YOUR TASK »
Output every line below without omitting or altering anything.

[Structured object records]
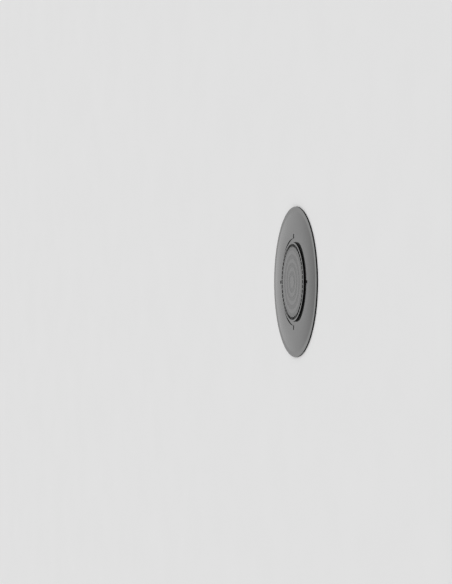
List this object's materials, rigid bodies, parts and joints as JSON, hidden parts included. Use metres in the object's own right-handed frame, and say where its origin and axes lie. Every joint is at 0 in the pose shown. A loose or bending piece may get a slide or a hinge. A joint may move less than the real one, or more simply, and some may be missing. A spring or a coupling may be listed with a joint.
{
  "type": "suction phone patch",
  "caption": "Thin round black patch for a phone's back: a domed sealing face round a grooved, ribbed hub with a steel plate, and an adhesive pad behind.",
  "frame": {"origin": "centre of the adhesive face, on the disc's axis, where the patch meets the phone", "axes": "+Z along the disc's axis, out of the front face; +X and +Y through two neighbouring keying notches"},
  "size_m": [0.062, 0.062, 0.0018],
  "materials": {
    "moulded_body": "black moulded plastic with an even satin gloss",
    "coated_steel": "black coated steel with concentric bands, alternately smooth and matt",
    "tape": "translucent white double-sided film tape",
    "adhesive": "dark grey acrylic foam adhesive"
  },
  "bodies": {
    "root": {"patch_body": "moulded_body", "centre_plate": "coated_steel", "plate_tape": "tape", "adhesive_pad": "adhesive"}
  },
  "joints": []
}
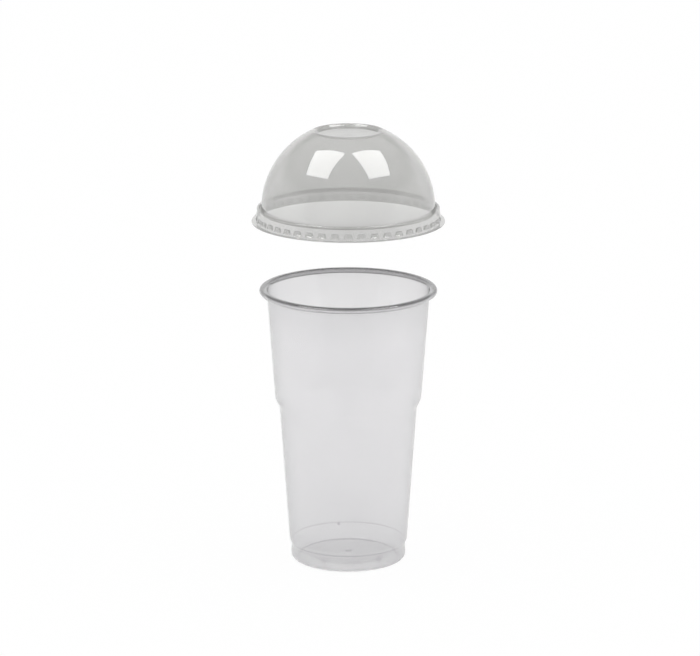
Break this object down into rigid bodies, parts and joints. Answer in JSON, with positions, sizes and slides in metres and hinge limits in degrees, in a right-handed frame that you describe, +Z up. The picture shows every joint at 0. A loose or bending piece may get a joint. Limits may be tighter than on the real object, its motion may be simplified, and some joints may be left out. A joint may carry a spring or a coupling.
{
  "type": "plastic cup with dome lid",
  "caption": "Clear disposable drinks cup with a rolled rim and a stacking shoulder, and a closed dome lid with a snap skirt, lifted off above it.",
  "frame": {"origin": "on the cup's axis at the height of the table it stands on", "axes": "+Z up along the common axis of the cup and the lid, +X to the right and -Y towards the viewer in the picture"},
  "size_m": [0.1028, 0.1028, 0.2357],
  "materials": {
    "cup_plastic": "slightly hazy clear plastic",
    "lid_plastic": "crisp clear plastic"
  },
  "bodies": {
    "cup": {"cup": "cup_plastic"},
    "lid": {"dome_lid": "lid_plastic"}
  },
  "joints": [
    {"name": "lid_lift", "type": "slide", "parent": "cup", "child": "lid", "axis": [0, 0, 1], "range_m": [-0.042, 0]}
  ]
}
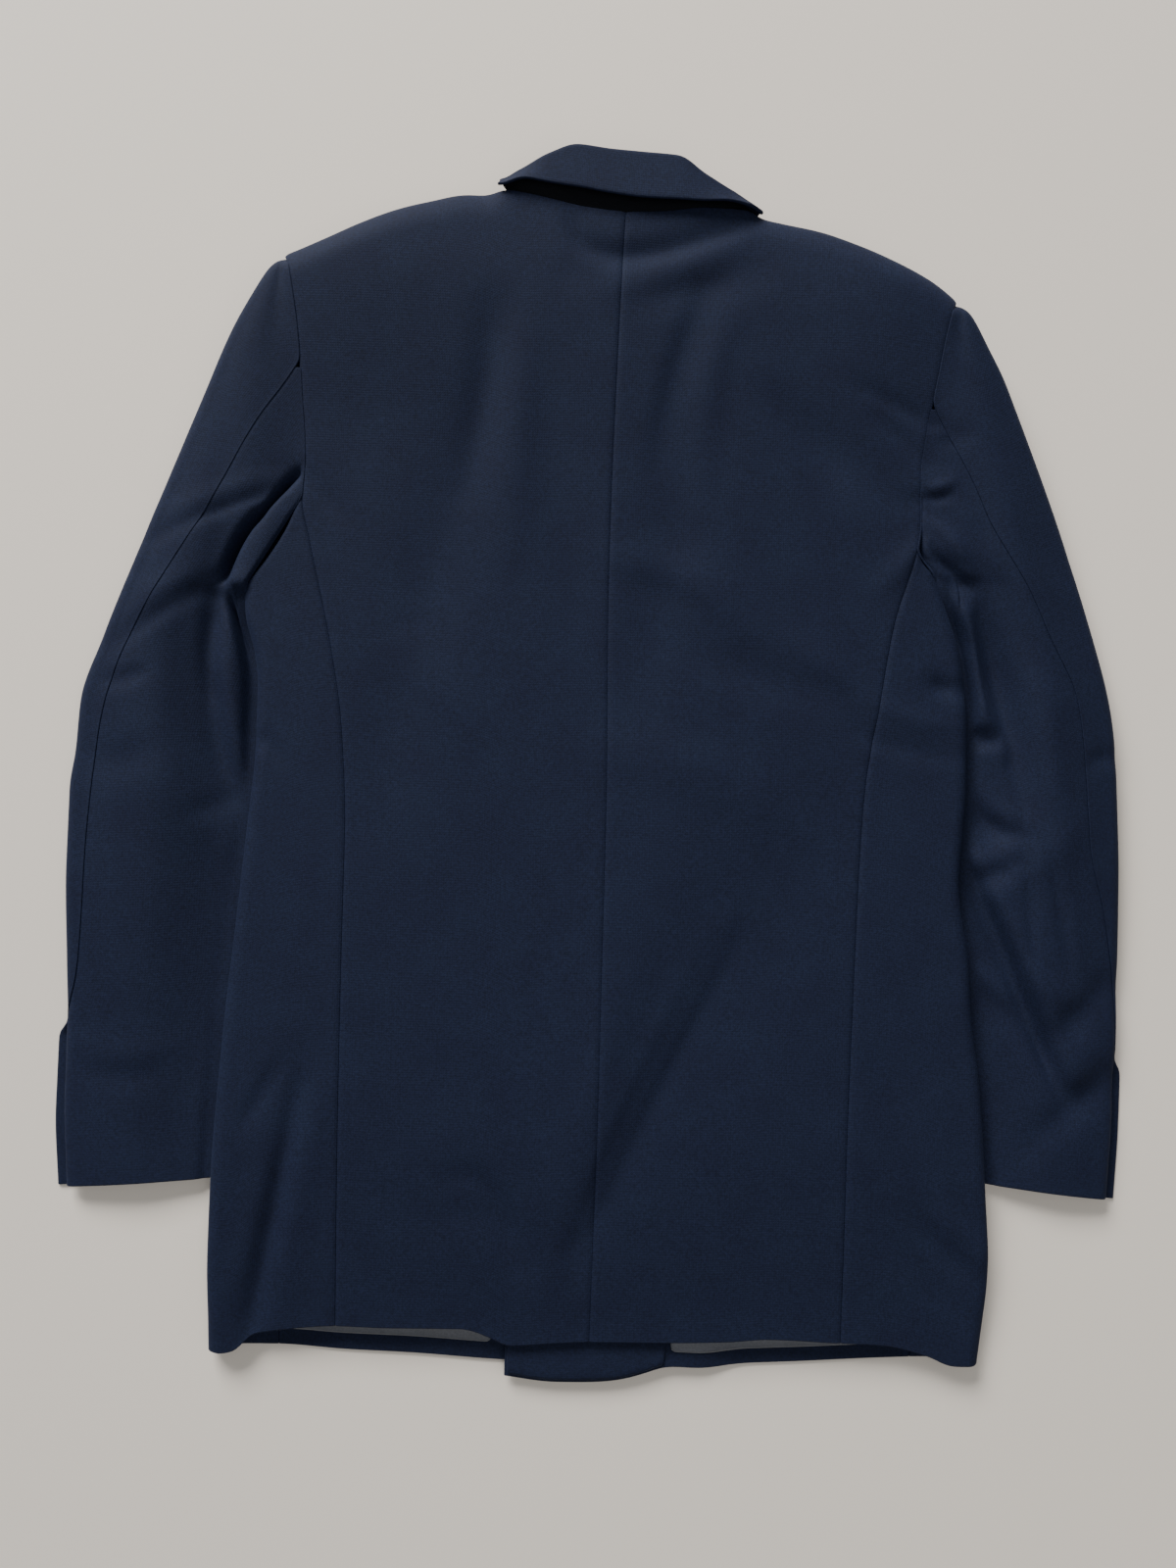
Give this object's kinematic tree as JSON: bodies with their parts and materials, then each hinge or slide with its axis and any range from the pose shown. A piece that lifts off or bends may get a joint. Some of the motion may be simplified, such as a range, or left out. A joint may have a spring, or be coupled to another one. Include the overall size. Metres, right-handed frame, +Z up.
{
  "type": "double-breasted blazer laid flat",
  "caption": "Navy wool double-breasted blazer laid flat face down, back side up, sleeves beside the body, collar standing off the back neck",
  "frame": {"origin": "centre of the blazer's outline, on the surface that it lies on", "axes": "+X to the wearer's right, +Y from hem to collar, +Z up out of the surface"},
  "size_m": [0.7355, 0.8448, 0.037],
  "materials": {
    "wool": "fine matt worsted",
    "lining": "smooth satin lining",
    "button": "dark horn-like"
  },
  "bodies": {
    "root": {"back_left": "wool", "back_right": "wool", "side_panel_left": "wool", "side_panel_right": "wool", "front_left": "wool", "front_right": "wool", "facing_right": "wool", "collar": "wool", "lapel_left": "wool", "lapel_right": "wool", "upper_sleeve_left": "wool", "upper_sleeve_right": "wool", "under_sleeve_left": "wool", "under_sleeve_right": "wool", "lining_left": "lining", "lining_right": "lining", "button_1": "button", "button_2": "button", "button_3": "button", "button_4": "button", "button_5": "button", "button_6": "button"}
  },
  "joints": []
}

EXPECTED ANSWER »
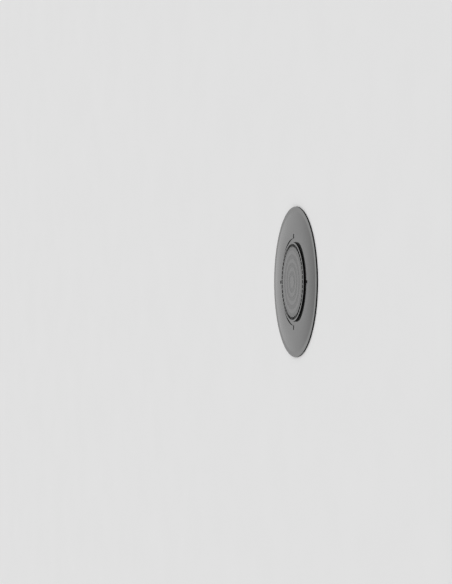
List this object's materials, rigid bodies, parts and joints as JSON, hidden parts included. Use metres in the object's own right-handed frame, and say where its origin and axes lie. Every joint is at 0 in the pose shown. A loose or bending piece may get a slide or a hinge. A joint may move less than the real one, or more simply, and some may be missing. A spring or a coupling may be listed with a joint.
{
  "type": "suction phone patch",
  "caption": "Thin round black patch for a phone's back: a domed sealing face round a grooved, ribbed hub with a steel plate, and an adhesive pad behind.",
  "frame": {"origin": "centre of the adhesive face, on the disc's axis, where the patch meets the phone", "axes": "+Z along the disc's axis, out of the front face; +X and +Y through two neighbouring keying notches"},
  "size_m": [0.062, 0.062, 0.0018],
  "materials": {
    "moulded_body": "black moulded plastic with an even satin gloss",
    "coated_steel": "black coated steel with concentric bands, alternately smooth and matt",
    "tape": "translucent white double-sided film tape",
    "adhesive": "dark grey acrylic foam adhesive"
  },
  "bodies": {
    "root": {"patch_body": "moulded_body", "centre_plate": "coated_steel", "plate_tape": "tape", "adhesive_pad": "adhesive"}
  },
  "joints": []
}
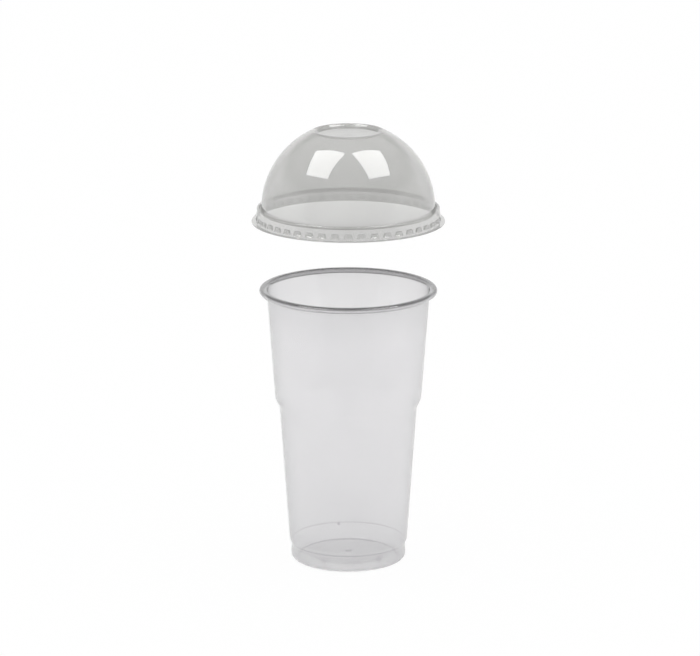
Break this object down into rigid bodies, parts and joints. Answer in JSON, with positions, sizes and slides in metres and hinge limits in degrees, in a right-handed frame that you describe, +Z up. The picture shows every joint at 0. A loose or bending piece may get a joint. Limits may be tighter than on the real object, its motion may be simplified, and some joints may be left out. A joint may carry a spring or a coupling.
{
  "type": "plastic cup with dome lid",
  "caption": "Clear disposable drinks cup with a rolled rim and a stacking shoulder, and a closed dome lid with a snap skirt, lifted off above it.",
  "frame": {"origin": "on the cup's axis at the height of the table it stands on", "axes": "+Z up along the common axis of the cup and the lid, +X to the right and -Y towards the viewer in the picture"},
  "size_m": [0.1028, 0.1028, 0.2357],
  "materials": {
    "cup_plastic": "slightly hazy clear plastic",
    "lid_plastic": "crisp clear plastic"
  },
  "bodies": {
    "cup": {"cup": "cup_plastic"},
    "lid": {"dome_lid": "lid_plastic"}
  },
  "joints": [
    {"name": "lid_lift", "type": "slide", "parent": "cup", "child": "lid", "axis": [0, 0, 1], "range_m": [-0.042, 0]}
  ]
}
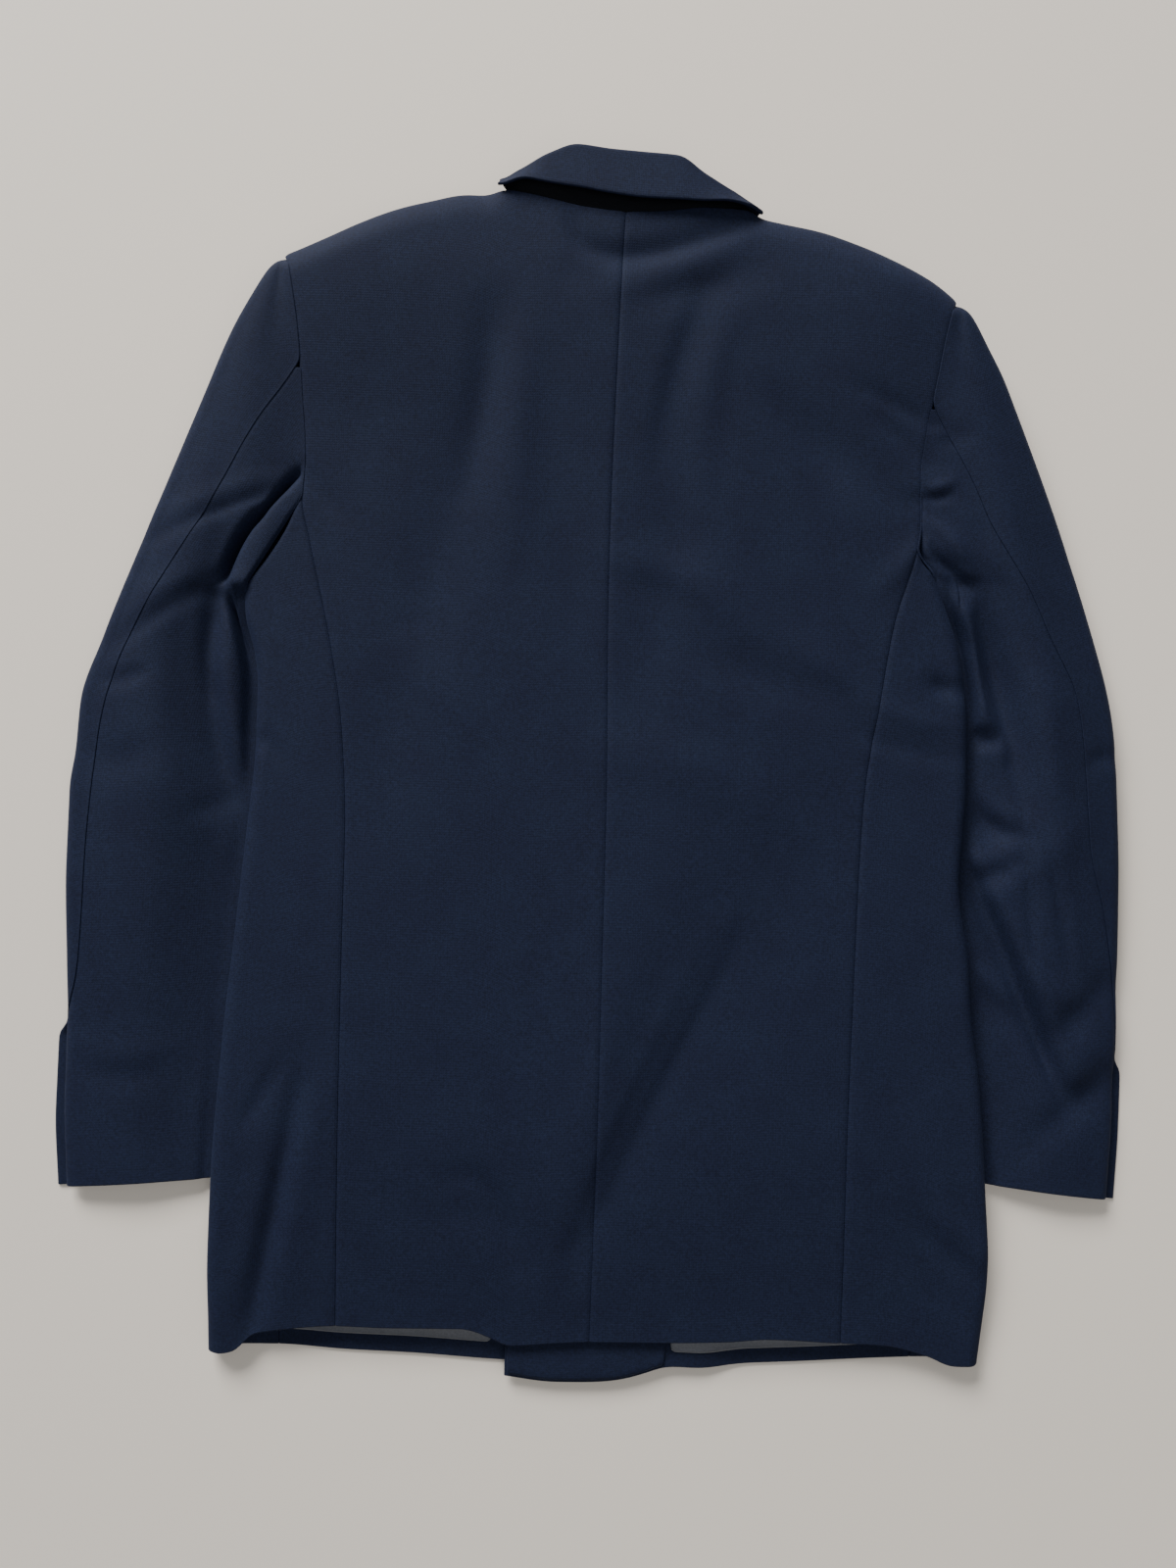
Give this object's kinematic tree as JSON: bodies with their parts and materials, then each hinge or slide with its axis and any range from the pose shown. A piece that lifts off or bends may get a joint. Some of the motion may be simplified, such as a range, or left out. A joint may have a spring, or be coupled to another one. Include the overall size. Metres, right-handed frame, +Z up.
{
  "type": "double-breasted blazer laid flat",
  "caption": "Navy wool double-breasted blazer laid flat face down, back side up, sleeves beside the body, collar standing off the back neck",
  "frame": {"origin": "centre of the blazer's outline, on the surface that it lies on", "axes": "+X to the wearer's right, +Y from hem to collar, +Z up out of the surface"},
  "size_m": [0.7355, 0.8448, 0.037],
  "materials": {
    "wool": "fine matt worsted",
    "lining": "smooth satin lining",
    "button": "dark horn-like"
  },
  "bodies": {
    "root": {"back_left": "wool", "back_right": "wool", "side_panel_left": "wool", "side_panel_right": "wool", "front_left": "wool", "front_right": "wool", "facing_right": "wool", "collar": "wool", "lapel_left": "wool", "lapel_right": "wool", "upper_sleeve_left": "wool", "upper_sleeve_right": "wool", "under_sleeve_left": "wool", "under_sleeve_right": "wool", "lining_left": "lining", "lining_right": "lining", "button_1": "button", "button_2": "button", "button_3": "button", "button_4": "button", "button_5": "button", "button_6": "button"}
  },
  "joints": []
}